Movie review: ‘Hellion’ is another Lone Star standout

Published: Thursday, Jul. 3, 2014 - 10:00 am

It has been a banner year for Texas-set indie films. From Nicolas Cage’s comeback in “Joe” and Michael C. Hall’s turn as a man pushed to his limits in the thriller “Cold in July” to the moving slice-of-life drama “This Is Where We Live” – not to mention Richard Linklater’s extraordinary “Boyhood,” which opens next month – the Lone Star State is the backdrop for some of 2014’s best-told cinematic stories.

Now we can add “Hellion” to the list.

Writer-director Kat Candler (“Jumping Off Bridges”), expanding upon a short film she made a few years ago, tells the story of Jacob (Josh Wiggins), a hell-raising 13-year-old kid in the Beaumont area who hangs out and causes trouble with his friends while dreaming of being a dirt-bike champ.

But things are falling apart at home. Mom is gone and hard-drinking dad Hollis (Aaron Paul) isn’t ready to be a single parent to Jacob and his 10-year-old brother, Wes (Deke Garner). In fact, Hollis and Jacob are so out of control that Wes is taken out of the home and sent to live with his aunt Pam (Juliette Lewis). Hollis’ fantasy of building a dream home for the entire family in beachside Galveston seems more out of reach than ever.

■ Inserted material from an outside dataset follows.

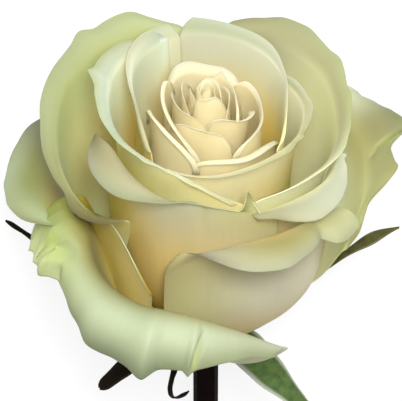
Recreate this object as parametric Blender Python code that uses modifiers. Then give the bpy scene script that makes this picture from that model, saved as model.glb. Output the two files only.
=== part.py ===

This serves as a wake-up call to both Hollis and Jacob that they need to get their lives together, and it’s this process that Candler handles with extraordinary grace and grit. Paul, in a film that offers a much better showcase for his talents than “Need for Speed,” inhabits Hollis with both troubling defiance and weary resignation. Wiggins makes an equally strong impression as a kid being pushed into the world of adulthood.

Though it may seem as if it’s heading in the direction of being a feel-good movie – Jacob thinks winning a big motocross race might set things right – “Hellion” doesn’t go down that predictable road. It is more authentic than that, and that is indeed something to feel good about.